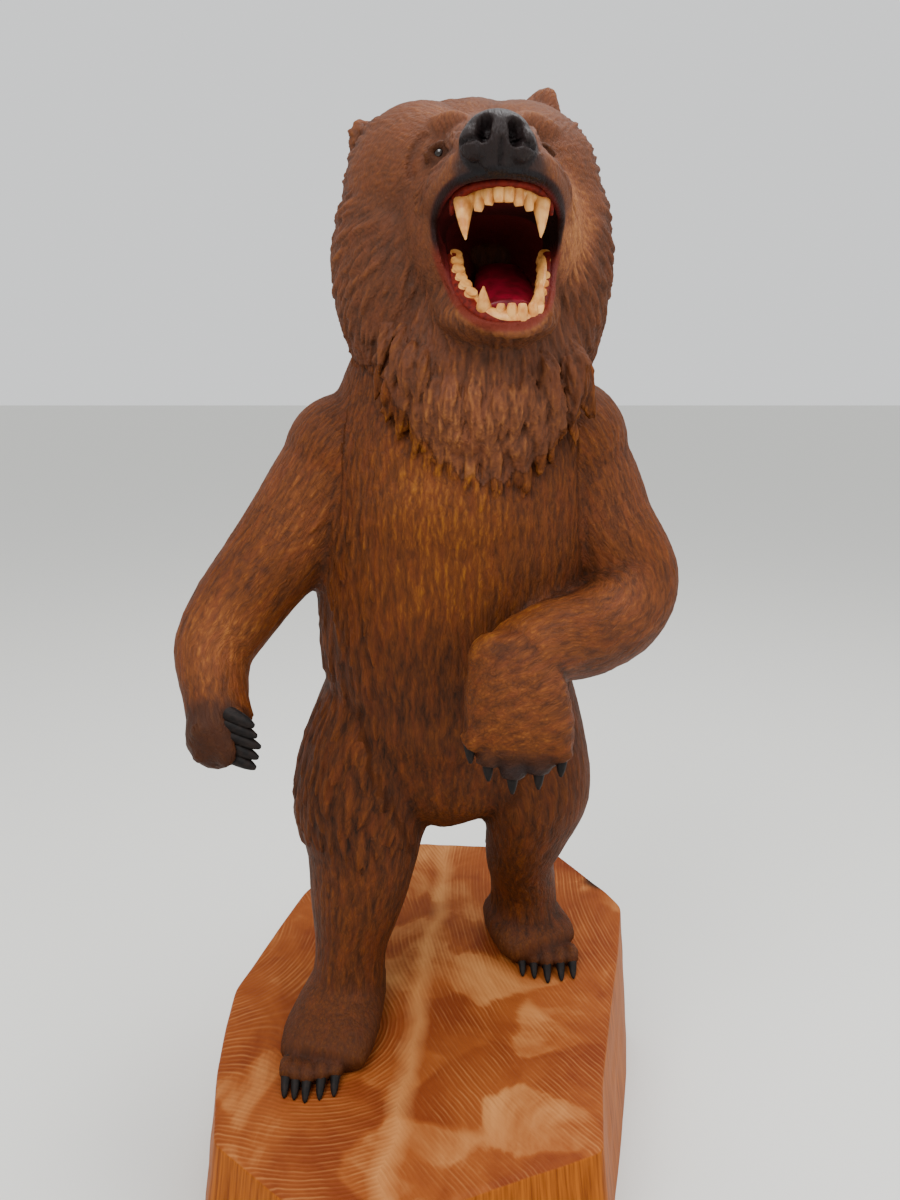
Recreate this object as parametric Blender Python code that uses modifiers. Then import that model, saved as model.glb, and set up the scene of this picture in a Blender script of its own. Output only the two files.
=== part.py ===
"""Chainsaw carved bear: a striding, roaring bear carved in one with its sloping log base."""

import math

import bmesh
import bpy
import numpy as np
from mathutils import Matrix, Vector, kdtree

# Bear: everything on it is given in hundredths of its height, from the ground under its middle.
BEAR_HEIGHT = 0.85
SHARE = BEAR_HEIGHT / 100.0

# Base: a log with chainsawn sides, its top sloping down towards the viewer (-Y).
BASE_WIDTH = 0.417
BASE_DEPTH = 0.5
BASE_BACK_HEIGHT = 0.193
BASE_FRONT_HEIGHT = 0.093
BASE_FLARE = 0.016
BASE_MIDDLE_X = -0.0125
BASE_MIDDLE_Y = -0.022
SEAM_RISE = 0.006
# Corners of the top as shares of the width (from the middle) and depth (from the front), clockwise.
BASE_CORNERS = (
    (-0.102, 0.000), (-0.303, 0.068), (-0.464, 0.176), (-0.495, 0.330), (-0.501, 0.434), (-0.500, 0.532),
    (-0.426, 0.714), (-0.373, 0.832), (-0.222, 0.992), (-0.030, 1.000), (0.339, 0.980), (0.464, 0.840),
    (0.500, 0.788), (0.466, 0.644), (0.423, 0.498), (0.370, 0.304), (0.349, 0.160), (0.059, 0.068),
)

# Carving.
BODY_VOXEL = 0.0042
DETAIL_VOXEL = 0.0026
BODY_TRIANGLES = 7700
LOCK_SEED = 7

WOOD_COLOUR = (0.42, 0.20, 0.08, 1.0)


def ground_height(x, y):
    """Height of the base's top at a place in metres, with the low rise along the seam."""
    front = BASE_MIDDLE_Y - BASE_DEPTH / 2
    share = (y - front) / BASE_DEPTH
    slope = BASE_FRONT_HEIGHT + (BASE_BACK_HEIGHT - BASE_FRONT_HEIGHT) * share
    seam_x = BASE_MIDDLE_X - 0.105 * BASE_WIDTH + 0.07 * BASE_WIDTH * share
    fall = min(abs(x - seam_x) / (0.5 * BASE_WIDTH), 1.0)
    return slope + SEAM_RISE * (0.5 - fall)


def at(x, y, z):
    """Place on the bear, in hundredths of its height, as metres."""
    return Vector((x * SHARE, y * SHARE, z * SHARE + ground_height(0.0, 0.0)))


def on_ground(x, y, rise):
    """Place in hundredths of the bear's height above the base's top under it, as a share triple."""
    ground = ground_height(x * SHARE, y * SHARE) - ground_height(0.0, 0.0)
    return x, y, rise + ground / SHARE


def mesh_object(name, verts, faces, collection):
    """Object from plain lists, its faces turned outward."""
    mesh = bpy.data.meshes.new(name)
    mesh.from_pydata([tuple(v) for v in verts], [], faces)
    bm = bmesh.new()
    bm.from_mesh(mesh)
    bmesh.ops.recalc_face_normals(bm, faces=bm.faces)
    bm.to_mesh(mesh)
    bm.free()
    obj = bpy.data.objects.new(name, mesh)
    collection.objects.link(obj)
    return obj


def blend_rows(rows, steps):
    """Catmull-Rom curve through rows of numbers."""
    rows = np.array(rows, dtype=float)
    padded = np.vstack([2 * rows[0] - rows[1], rows, 2 * rows[-1] - rows[-2]])
    out = []
    for i in range(1, len(rows)):
        a, b, c, d = padded[i - 1], padded[i], padded[i + 1], padded[i + 2]
        for k in range(steps):
            t = k / steps
            out.append(0.5 * (2 * b + (c - a) * t + (2 * a - 5 * b + 4 * c - d) * t ** 2
                              + (3 * b - a - 3 * c + d) * t ** 3))
    out.append(rows[-1])
    return np.array(out)


def limb(name, stations, across, collection, sides=20, steps=5, power=2.0):
    """Loft through (x, y, z, half width, half thickness), the width lying square to the across vector."""
    rows = blend_rows(stations, steps)
    centres = [at(*row[:3]) for row in rows]
    verts, faces = [], []
    for i, row in enumerate(rows):
        ahead = centres[min(i + 1, len(rows) - 1)]
        behind = centres[max(i - 1, 0)]
        tangent = (ahead - behind).normalized()
        side = tangent.cross(Vector(across)).normalized()
        lift = side.cross(tangent).normalized()
        for k in range(sides):
            angle = 2 * math.pi * k / sides
            c, s = math.cos(angle), math.sin(angle)
            u = math.copysign(abs(c) ** (2 / power), c) * max(row[3], 0.02) * SHARE
            v = math.copysign(abs(s) ** (2 / power), s) * max(row[4], 0.02) * SHARE
            verts.append(centres[i] + side * u + lift * v)
    for i in range(len(rows) - 1):
        for k in range(sides):
            n = (k + 1) % sides
            faces.append((i * sides + k, i * sides + n, (i + 1) * sides + n, (i + 1) * sides + k))
    for end, beyond in ((0, centres[0] - centres[1]), (len(rows) - 1, centres[-1] - centres[-2])):
        reach = 0.55 * min(rows[end][3], rows[end][4]) * SHARE
        verts.append(centres[end] + beyond.normalized() * reach)
        pole = len(verts) - 1
        for k in range(sides):
            faces.append((end * sides + k, end * sides + (k + 1) % sides, pole))
    return mesh_object(name, verts, faces, collection)


def lump(name, centre, radii, collection, turn=(0.0, 0.0, 0.0), segments=24):
    """Ellipsoid, radii in hundredths, turned by degrees about X, Y and Z."""
    bm = bmesh.new()
    turned = Matrix.Rotation(math.radians(turn[2]), 4, "Z") @ Matrix.Rotation(math.radians(turn[1]), 4, "Y")
    turned = turned @ Matrix.Rotation(math.radians(turn[0]), 4, "X")
    sized = Matrix.Diagonal((radii[0] * SHARE, radii[1] * SHARE, radii[2] * SHARE, 1.0))
    place = Matrix.Translation(at(*centre)) @ turned @ sized
    bmesh.ops.create_uvsphere(bm, u_segments=segments, v_segments=segments // 2, radius=1.0, matrix=place)
    mesh = bpy.data.meshes.new(name)
    bm.to_mesh(mesh)
    bm.free()
    obj = bpy.data.objects.new(name, mesh)
    collection.objects.link(obj)
    return obj


def claw(name, root, tip, radius, bow, collection):
    """Curved tapering claw or tooth from root to tip, its middle pushed out by the bow vector."""
    middle = [(a + b) / 2 + c for a, b, c in zip(root, tip, bow)]
    stations = [(*root, radius, radius), (*middle, 0.8 * radius, 0.8 * radius),
                (*tip, 0.18 * radius, 0.18 * radius)]
    return limb(name, stations, (0.23, 0.97, 0.11), collection, sides=6, steps=1)


def applied(obj, kind, **settings):
    """Add one modifier, set it and take its result into the mesh."""
    modifier = obj.modifiers.new(kind.title(), kind)
    for key, value in settings.items():
        setattr(modifier, key, value)
    depsgraph = bpy.context.evaluated_depsgraph_get()
    result = bpy.data.meshes.new_from_object(obj.evaluated_get(depsgraph))
    obj.modifiers.clear()
    old = obj.data
    obj.data = result
    bpy.data.meshes.remove(old)
    return obj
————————
▶ What is needed:
Set down the lines above as they stand, starting with the first line and ending with the line that contains "SHARE = BEAR_HEIGHT / 100.0".

▶ Answer below:
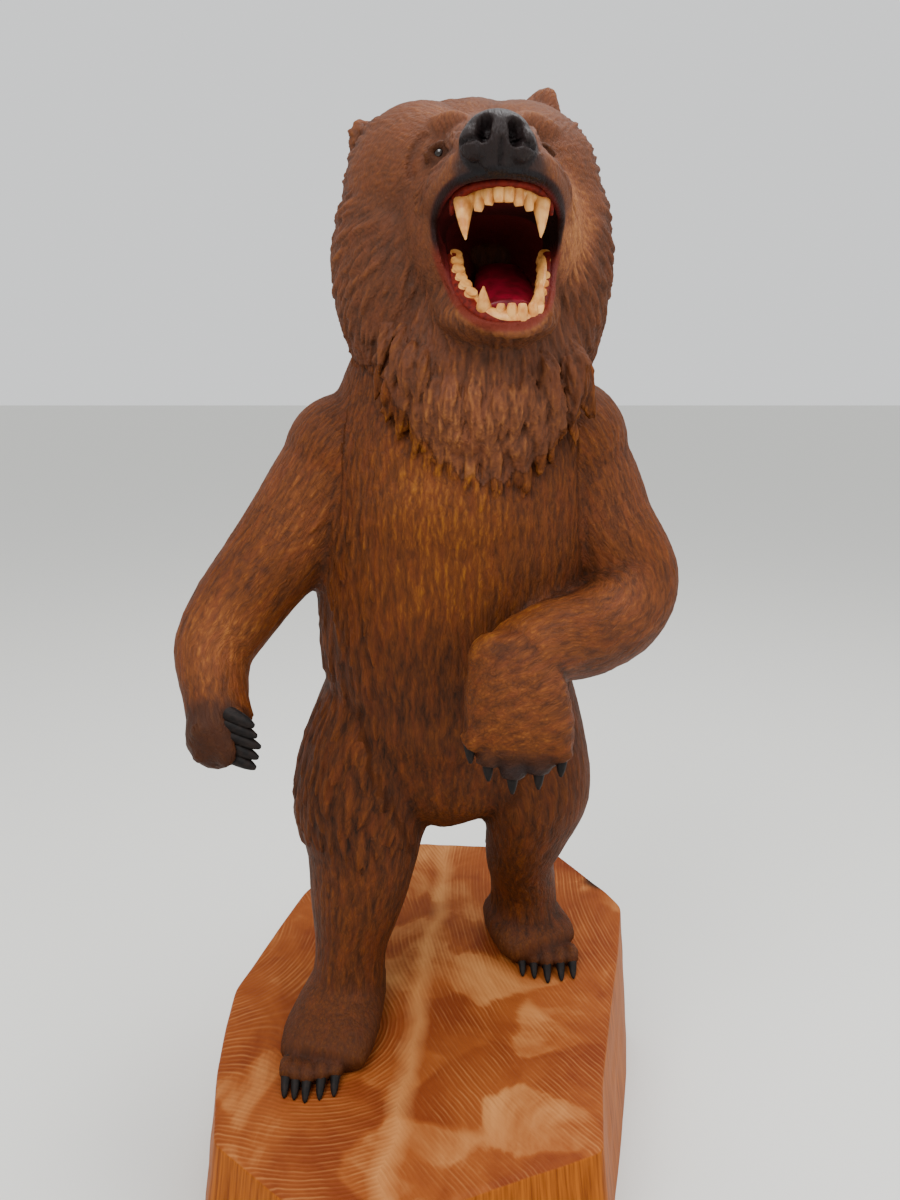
Recreate this object as parametric Blender Python code that uses modifiers. Then import that model, saved as model.glb, and set up the scene of this picture in a Blender script of its own. Output only the two files.
=== part.py ===
"""Chainsaw carved bear: a striding, roaring bear carved in one with its sloping log base."""

import math

import bmesh
import bpy
import numpy as np
from mathutils import Matrix, Vector, kdtree

# Bear: everything on it is given in hundredths of its height, from the ground under its middle.
BEAR_HEIGHT = 0.85
SHARE = BEAR_HEIGHT / 100.0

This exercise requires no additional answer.